Frage nach der Schwerbehinderung ist in seit mindestens sechs Monaten bestehenden Arbeitsverhältnissen zulässig

Nach einer Entscheidung des Bundesarbeitsgerichts vom 16.02.2012 (6 AZR 553/10) ist die Frage des Arbeitgebers nach der Schwerbehinderung jedenfalls dann zulässig, wenn das Arbeitsverhältnis bereits mindestens 6 Monate besteht, also der Arbeitnehmer den Sonderkündigungsschutz für behinderte Menschen erworben hat.

In dem vom Bundesarbeitsgericht entschiedenen Fall war der Arbeitnehmer mit einem Grad der Behinderung von 60 schwerbehindert. Während des Insolvenzeröffnungsverfahrens erbat der Insolvenzverwalter vom Arbeitnehmer in einem Fragebogen u. a. Angaben zum Vorliegen einer Schwerbehinderung bzw. Gleichstellung mit einem Schwerbehinderten. Der schwerbehinderte Arbeitnehmer verneinte wahrheitswidrig seine Schwerbehinderung. Nach Eröffnung des Insolvenzverfahrens kündigte der Insolvenzverwalter das mit dem Arbeitnehmer bestehende Arbeitsverhältnis. Daraufhin erhob der Arbeitnehmer eine Kündigungsschutzklage, in der er seine Schwerbehinderung mitteilte und die Kündigung deshalb für unwirksam hielt, weil das Integrationsamt ihr nicht zugestimmt habe.

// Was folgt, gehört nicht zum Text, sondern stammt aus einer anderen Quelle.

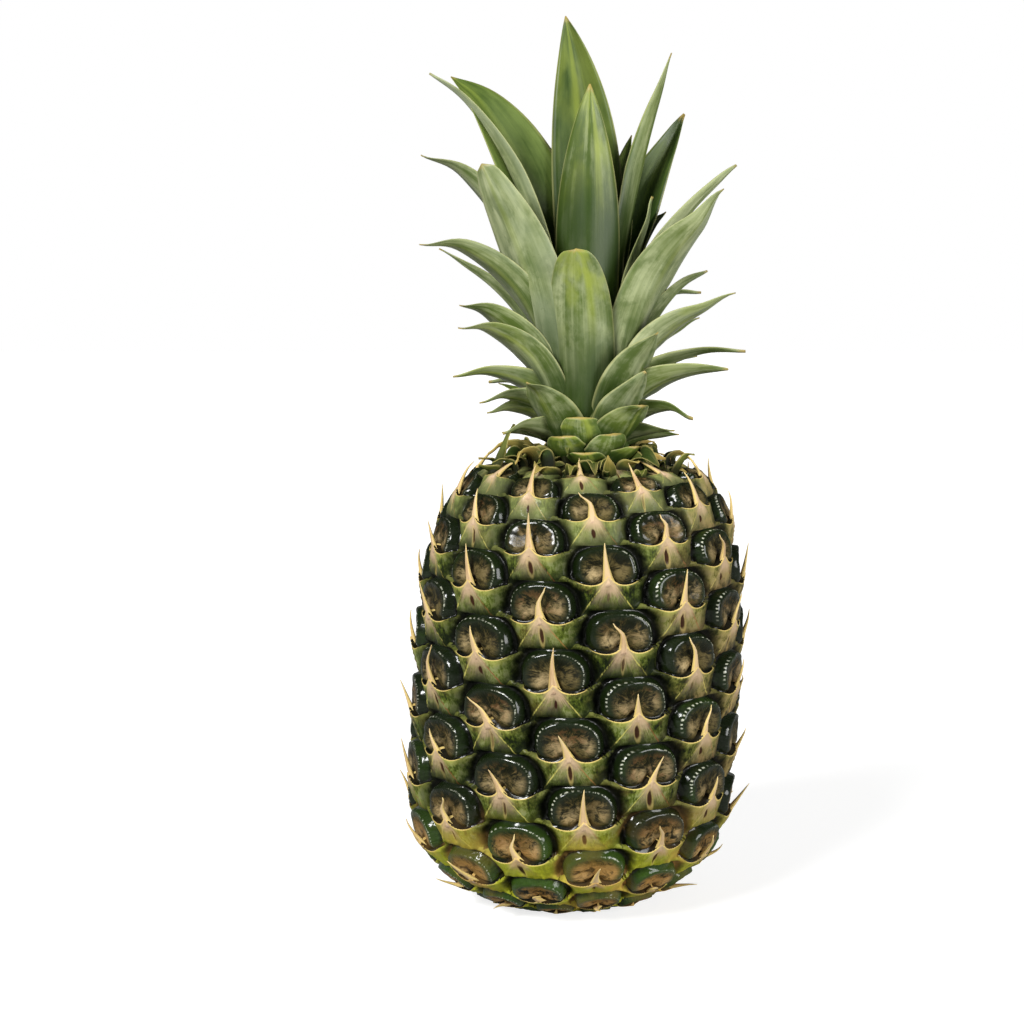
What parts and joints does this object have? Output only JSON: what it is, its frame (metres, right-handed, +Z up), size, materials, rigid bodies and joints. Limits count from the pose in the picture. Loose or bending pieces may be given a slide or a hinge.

Das Bundesarbeitsgericht gewährte dem Arbeitnehmer keinen Kündigungsschutz.
Die Frage des Insolvenzverwalters nach der Schwerbehinderung im Vorfeld einer vom Arbeitgeber beabsichtigten Kündigung stehe im Zusammenhang mit der Pflichtenbindung des Arbeitgebers durch die Anforderungen des § 1 Abs. 1 Kündigungsschutzgesetz, der die Berücksichtigung der Schwerbehinderung bei der Sozialauswahl verlangt, sowie durch den Sonderkündigungsschutz nach § 85 SGB IX, wonach eine Kündigung der vorherigen Zustimmung des Integrationsamtes bedarf. Sie soll es dem Arbeitgeber ermöglichen, sich rechtstreu zu verhalten.nbsp

Die Frage nach einer Schwerbehinderung diskriminiere behinderte Arbeitnehmer nicht gegenüber solchen ohne Behinderung.
Auch datenschutzrechtliche Belange stünden der Zulässigkeit der Frage nicht entgegen.
Infolge der wahrheitswidrigen Beantwortung der ihm rechtmäßig gestellten Frage nach seiner Schwerbehinderung sei es dem Arbeitnehmer unter dem Gesichtspunkt widersprüchlichen Verhaltens verwehrt, sich im Kündigungsschutzprozeß auf seine Schwerbehinderteneigenschaft zu berufen.